I’ve been thinking a lot lately about the concept of value. Value is so very important to the health of individuals and the success of organizations and ministries! It’s my belief that most volunteers don’t leave ministries, they leave leaders. Typically, they leave leaders who don’t express value.
If you’re a senior pastor, a youth pastor, a boss, a ministry leader, someone who oversees volunteers, or simply a human being who wants to be better at valuing others, here are seven specific ways to demonstrate to others that you value them.
1. Genuinely care more for the person than what the person can offer you and/or your organization. Many leaders view people as assets. They relate to people in terms of “what they do for me.” While it may be natural and typical for an employee/employer relationship, it’s not beneficial. Value is communicated when you genuinely care for people as human beings and not human “doings” (and what they can do for you to help you build your kingdom).
2. Give feedback. As a leader, your constructive feedback is a vital component for an individual to feel valued. Most followers are desperate for validation and they want to be recognized for their contribution. They’ll follow, work, and give their heart if they feel like they’re following someone who cares enough about them to give them feedback about their contribution. When you take the time to give specific feedback (even if it’s occasionally negative/constructive), you are adding to their personal sense of value. It’s not unusual for a person to work for, serve, volunteer years of service and not get any specific and personal feedback from their supervisor. It’s not unusual, but it’s definitely tragic.
3. Affirm, affirm, affirm. This should go without saying, and unfortunately, many times it does. I know leaders will say, “She knows she’s important to me.” Really? When was the last time you told her? It ought to be often! This is such a basic principle that it’s almost embarrassing to write, but I find it so rare in leaders that it’s worth mentioning and repeating.

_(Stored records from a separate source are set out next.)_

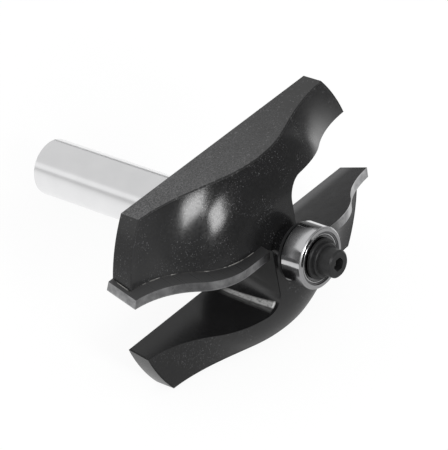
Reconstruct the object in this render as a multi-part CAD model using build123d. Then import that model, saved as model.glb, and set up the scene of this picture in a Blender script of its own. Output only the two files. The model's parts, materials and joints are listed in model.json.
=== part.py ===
from build123d import *
import os
from math import atan2, cos, pi, sin, sqrt, tan

# Rabbeting and profiling router bit: a ground shank, a milled head with two wings
# and two chip limiters, two brazed carbide tips, and a guide bearing on a pilot.
# All lengths are millimetres. Each piece is modelled standing in the tool frame:
# Z runs along the tool axis from the back face of the head to the bearing, and
# the left wing points along -X. At the end the tool is laid down as it rests, on the
# back edge of its lower flat and the end of its shank, with +Z up.

# Shank
shank_diameter = 12.0
shank_length = 50.0
shank_chamfer = 1.0
neck_radius = 1.5

# Milled head
body_diameter = 68.0
body_height = 14.4          # back face to the flat round the hub
rim_thickness = 4.5
flat_distance = 20.0        # tool axis to each long flat
body_bead_start = 10.0      # radius where the front starts to fall away
body_bead_radius = 17.0
body_cove_radius = 19.0

# Gullets, whose walls lean by the shear angle
shear_angle = 15.4
rake_height = 6.03          # tool axis to the rake plane, at the back face
gullet_width = 14.15        # rake plane to the chip limiter behind it
root_distance = 3.8         # tool axis to the floor of the gullet
rake_root_radius = 1.5
limiter_root_radius = 4.0

# Carbide tips
cutting_diameter = 70.0
tip_thickness = 2.0
tip_height = 16.1           # back face to the flat inner end of the edge
tip_rim_height = 6.35       # back face to the edge where it runs out level
tip_overhang = 0.75         # how far the tip passes the back face
tip_inner_end = 6.6         # tool axis to the inner end of the tip
edge_bead_start = 12.6
edge_bead_radius = 14.2
edge_cove_radius = 19.8
side_relief = 0.43          # fall of the outer face over the tip's thickness
front_relief = 0.25         # fall of the front face over the tip's thickness

# Hub and pilot
hub_diameter = 8.8
hub_height = 2.9
pilot_shortfall = 0.3       # end of the pilot inside the bearing's front face
pilot_clearance = 0.01

# Rear washer, with a boss that meets the inner ring alone
rear_washer_diameter = 11.8
rear_washer_thickness = 0.6
rear_boss_diameter = 6.6
rear_boss_height = 0.4
rear_washer_clearance = 0.05

# Guide bearing
bearing_diameter = 12.7
bearing_bore = 4.7625
bearing_width = 4.978
bearing_chamfer = 0.3
inner_land_diameter = 7.1
outer_land_diameter = 10.3
ball_diameter = 2.381
ball_count = 7
race_conformity = 1.04      # groove radius over ball radius
cage_thickness = 0.9
cage_width = 3.0
cage_clearance = 0.05
shield_diameter = 10.9
shield_thickness = 0.2
shield_recess = 0.25
shield_lip_gap = 0.15
shield_clearance = 0.02

# Stepped front washer
washer_diameter = 8.4
washer_thickness = 0.6
washer_step_diameter = 7.0
washer_step_height = 0.8
washer_chamfer = 0.15
washer_clearance = 0.1

# Socket cap screw
screw_diameter = 3.0
screw_length = 10.0
screw_head_diameter = 5.7
screw_head_height = 3.0
screw_head_chamfer = 0.3
socket_width = 2.5
socket_depth = 1.6
socket_point_angle = 60.0   # half angle of the cone at the bottom of the socket
screw_clearance = 0.03
hole_extra_depth = 1.5
drill_point_angle = 59.0    # half angle of the drill

# Amount by which cutting volumes pass the faces that they cut
overcut = 2.0

# Places along the tool axis
hub_end = body_height + hub_height
rear_washer_end = hub_end + rear_washer_thickness
bearing_back = rear_washer_end + rear_boss_height
bearing_middle = bearing_back + bearing_width / 2
bearing_front = bearing_back + bearing_width
washer_step_start = bearing_front + washer_thickness
screw_seat = washer_step_start + washer_step_height
screw_top = screw_seat + screw_head_height
pilot_end = bearing_front - pilot_shortfall
screw_end = screw_seat - screw_length

# Sizes that follow from others
shear = shear_angle * pi / 180
pilot_diameter = bearing_bore - 2 * pilot_clearance
pitch_radius = (inner_land_diameter + outer_land_diameter) / 4
groove_radius = race_conformity * ball_diameter / 2
cutting_reach = cutting_diameter

# The rake plane of the left wing: x outward, y along the wing, z into the wing
rake_plane = Plane(origin=(0, rake_height, 0), x_dir=(-1, 0, 0), z_dir=(0, cos(shear), sin(shear)))

# The tool leans back until the end of its shank meets the table, with the shank along +Y
lying_angle = atan2(flat_distance - shank_diameter / 2, shank_length - shank_chamfer)
lying = Plane(origin=(0, 0, 0), x_dir=(1, 0, 0), z_dir=(0, -cos(lying_angle), sin(lying_angle)))


def rod(diameter, start, end):
    """Round bar on the tool axis, from one height to another."""
    bar = Cylinder(diameter / 2, end - start, align=(Align.CENTER, Align.CENTER, Align.MIN))
    return Pos(0, 0, start) * bar


def ring(outer, inner, start, end):
    """Flat ring on the tool axis."""
    return rod(outer, start, end) - rod(inner, start - overcut, end + overcut)


def on_circle(centre, radius, angle):
    """Point at an angle on a circle."""
    return (centre[0] + radius * cos(angle), centre[1] + radius * sin(angle))


def ogee_waste(height, rim, bead_start, bead_radius, cove_radius, reach):
    """Region in front of an ogee: level, a bead, a tangent cove and level again."""
    bead = (bead_start, height - bead_radius)
    drop = rim + cove_radius - bead[1]
    span = bead_radius + cove_radius
    cove = (bead_start + sqrt(span**2 - drop**2), rim + cove_radius)
    lean = atan2(drop, cove[0] - bead[0])
    turn = on_circle(bead, bead_radius, lean)
    bead_middle = on_circle(bead, bead_radius, (lean + pi / 2) / 2)
    cove_middle = on_circle(cove, cove_radius, lean / 2 - 3 * pi / 4)
    far = cove[0] + reach
    top = height + reach
    with BuildSketch() as region:
        with BuildLine():
            Line((0, top), (0, height))
            Line((0, height), (bead_start, height))
            ThreePointArc((bead_start, height), bead_middle, turn)
            ThreePointArc(turn, cove_middle, (cove[0], rim))
            Line((cove[0], rim), (far, rim))
            Line((far, rim), (far, top))
            Line((far, top), (0, top))
        make_face()
    return region.sketch


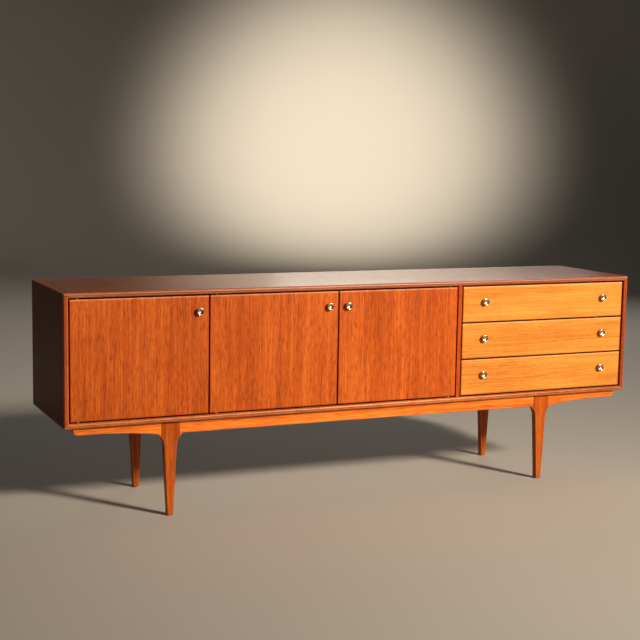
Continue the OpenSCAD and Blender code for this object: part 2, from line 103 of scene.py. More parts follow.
def skin(rings):
    """Points and faces of a tube of rings: ring i's point j joins ring i + 1's point j, and a flat
    face closes each end."""
    count, size = rings.shape[:2]
    index = np.arange(count * size).reshape(count, size)
    here, there = index[:-1], index[1:]
    quads = np.stack([here, np.roll(here, -1, 1), np.roll(there, -1, 1), there], -1).reshape(-1, 4)
    faces = quads.tolist() + [index[0][::-1].tolist(), index[-1].tolist()]
    return rings.reshape(-1, 3), faces


def turned(radii, heights, steps):
    """Rings of a turned shape about Z: each point is (r cos a, r sin a, h), a going evenly round."""
    a = np.linspace(0, 2 * np.pi, steps, endpoint=False)
    x = radii[:, None] * np.cos(a)
    y = radii[:, None] * np.sin(a)
    z = np.broadcast_to(heights[:, None], x.shape)
    return np.stack([x, y, z], -1)


def studio_floor():
    """The bowl's outline: flat to FLOOR_R, a quarter circle of BEND_R, then straight up. Its last
    face, which would close the bowl, is left out."""
    bend = np.linspace(0, np.pi / 2, BEND_STEPS + 1)[1:]
    r = np.concatenate([[MIDDLE_R, FLOOR_R], FLOOR_R + BEND_R * np.sin(bend), [FLOOR_R + BEND_R]])
    h = np.concatenate([[0, 0], BEND_R * (1 - np.cos(bend)), [BEND_R + WALL_H]])
    points, faces = skin(turned(r, h, ROUND_STEPS))
    mesh = bpy.data.meshes.new("studio_floor")
    mesh.from_pydata(points, [], faces[:-1])
    mesh.polygons.foreach_set("use_smooth", np.ones(len(mesh.polygons), bool))
    return bpy.data.objects.new("studio_floor", mesh)


def floor_finish():
    """Pale matt floor covering with a faint uneven nap."""
    made, tree, shader, place = new_finish("pale_floor")
    nap = speckle(tree, place, per_metre=90.0, detail=3.0)
    shade = (*(NAP_SHADE * c for c in FLOOR_TONE[:3]), 1)
    tree.links.new(mixed(tree, nap, shade, FLOOR_TONE), shader.inputs["Base Color"])
    roughen(tree, shader, nap, strength=0.15, depth=0.002)
    shader.inputs["Roughness"].default_value = 0.9
    return made


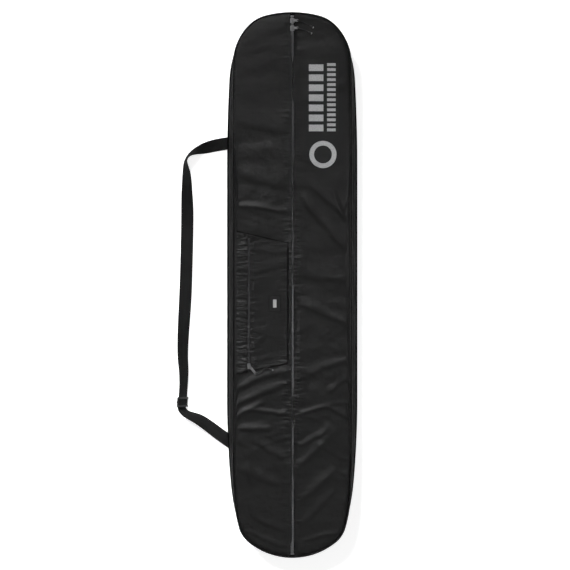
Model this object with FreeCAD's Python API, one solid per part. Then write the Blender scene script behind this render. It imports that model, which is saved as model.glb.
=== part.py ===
import FreeCAD, Part
import math
import os

# Padded bag for one snowboard, lying on its back on a flat floor.
# Millimetres. X to the right, Y towards the nose, Z up from the floor.
# The origin is on the floor under the middle of the bag.

V = FreeCAD.Vector

# ---- driving dimensions: the whole bag ----
BAG_LENGTH = 1650.0
BAG_WIDTH = 395.0
BAG_DEPTH = 74.0              # floor to the outer face of the front panel
SEAM_STEP_IN = 15.5           # the front seam runs this far inside the bag's widest line

# form of the two ends: tangent arcs from the tip outwards, each with a radius, as a ratio of the
# bag's half width, and an end angle in degrees; a shoulder arc then takes a share of the way that
# is left to the full width, up to the last angle, and a flank arc takes the rest
NOSE_RADIUS_RATIOS = (1.67, 0.557, 0.871)
NOSE_ANGLES = (14.0, 45.0, 70.0, 87.0)
NOSE_SHOULDER_RATIO = 0.735
TAIL_RADIUS_RATIOS = (1.073, 0.461)
TAIL_ANGLES = (38.0, 74.0, 85.0)
TAIL_SHOULDER_RATIO = 0.69

# ---- cloth, foam and seams ----
PANEL_T = 2.0                 # outer cloth
PAD_T = 8.0                   # foam
LINING_T = 1.0
WALL_T = 7.0                  # padded side wall
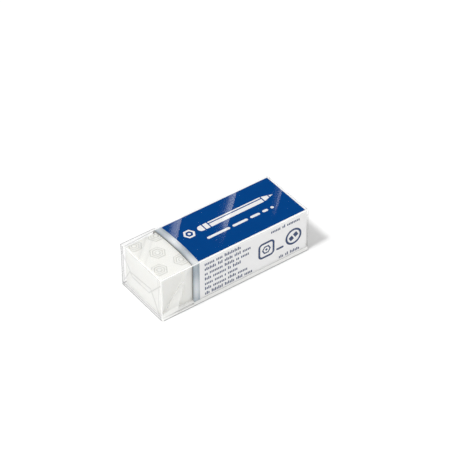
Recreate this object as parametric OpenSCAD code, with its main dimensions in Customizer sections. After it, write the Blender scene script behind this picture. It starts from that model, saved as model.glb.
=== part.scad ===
// Pencil eraser: a moulded vinyl block in a printed card sleeve, overwrapped in clear film.
// Millimetres. X runs along the block, from its bare end to its covered end, Y from front to back.
// The origin is at the middle of the underside.

/* [Eraser block] */
// Length of the block
block_l = 42; // [30:0.5:70]
// Width of the block, front to back
block_w = 15; // [12:0.1:26]
// Height of the block between its top and bottom faces
block_h = 11.3; // [10:0.1:20]
// Rounding of the block's edges
block_edge_r = 0.35; // [0.2:0.05:0.8]

/* [Raised figures] */
// Height of the figures above the top and bottom faces
relief_h = 0.1; // [0.05:0.01:0.2]
// Size of one six-sided figure across its corners
figure_d = 3.8; // [2.6:0.1:4.6]
// Width of the ring that outlines a figure
figure_line = 0.5; // [0.3:0.05:0.7]
// Diameter of the dot in the middle of a figure
figure_dot_d = 1.1; // [0.6:0.1:1.4]
// From the bare end to the first figure's middle
figure_start = 1.9; // [1.5:0.1:4]
// Spacing of the figures along a row
figure_pitch = 6.2; // [5:0.1:9]
// Spacing of the rows across the block
row_pitch = 5.2; // [4.6:0.1:8]
// How far the middle row lies behind the block's middle line
row_shift = 1.1; // [0:0.1:2]

/* [Card sleeve] */
// Thickness of the card
card_t = 0.3; // [0.2:0.05:0.5]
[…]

4. Take interest in their interests. I have a friend who has worked for and traveled with his boss for several years and his boss never asks him personal questions. My friend said, “You’ve asked me more about myself during this lunch than he’s (my boss) asked me in 5 years.” Sad. If I know you’re interested in me, and I know you care (see #1 above), then I know that I’m more than a pawn in your strategy to move forward. Your interest beyond “the job” communicates value.
5. Do the “little things.” The people who work for and/or serve you (or your ministry) have real lives outside of the “job.” When you acknowledge this reality you communicate value. It’s the little things that send a big message: a card on their birthday, remembering their kids’ names, sending the spouse a gift (flowers or gift certificate) when you’ve received “above and beyond” service from his or her spouse, an invite to share a meal with no agenda, an occasional “I appreciate you” letter/gift. These are relatively small actions, but they communicate big value!
6. Give them access to your life. All of these tips communicate something more than an employer/employee relationship. Typically, those who follow you, if they feel cared for by you, will also want to spend time with you away from the office/ministry. When you do life with others and invite them into “your world,” you once again communicate that life is more than simply working on “your agenda.” Whether it’s sharing meals together, jogging together, watching TV or sporting events together, the key word is “together” and it screams, “I value you and our relationship.”
7. Make efforts to maximize strengths. Great leaders are always looking to develop others. Selfish leaders use their volunteers’ time and efforts in order to enhance or promote themselves, without giving much, if any, thought to replenishing and growing the volunteer. You make a huge statement of value when you seek to maximize the skills, gifting, and strengths of the individual you are leading. The wise leader is continually asking this question (spoken or unspoken) about her or his volunteers: “How can I help you maximize your gifts so you are most fulfilled?” The answer to that question may lead to a place where you lose that person’s service to you. While this reality may not be the best result for you, it’s the best for the individual—and this, perhaps, is the most meaningful dynamic in showing others that you value them.
Many leaders are self-focused.
Many leaders use people.
Many leaders build their kingdom at the expense of others.
Don’t be this type of leader!
Value others and enjoy the benefits of being around people who feel valued.
Don’t just say you value others—show it!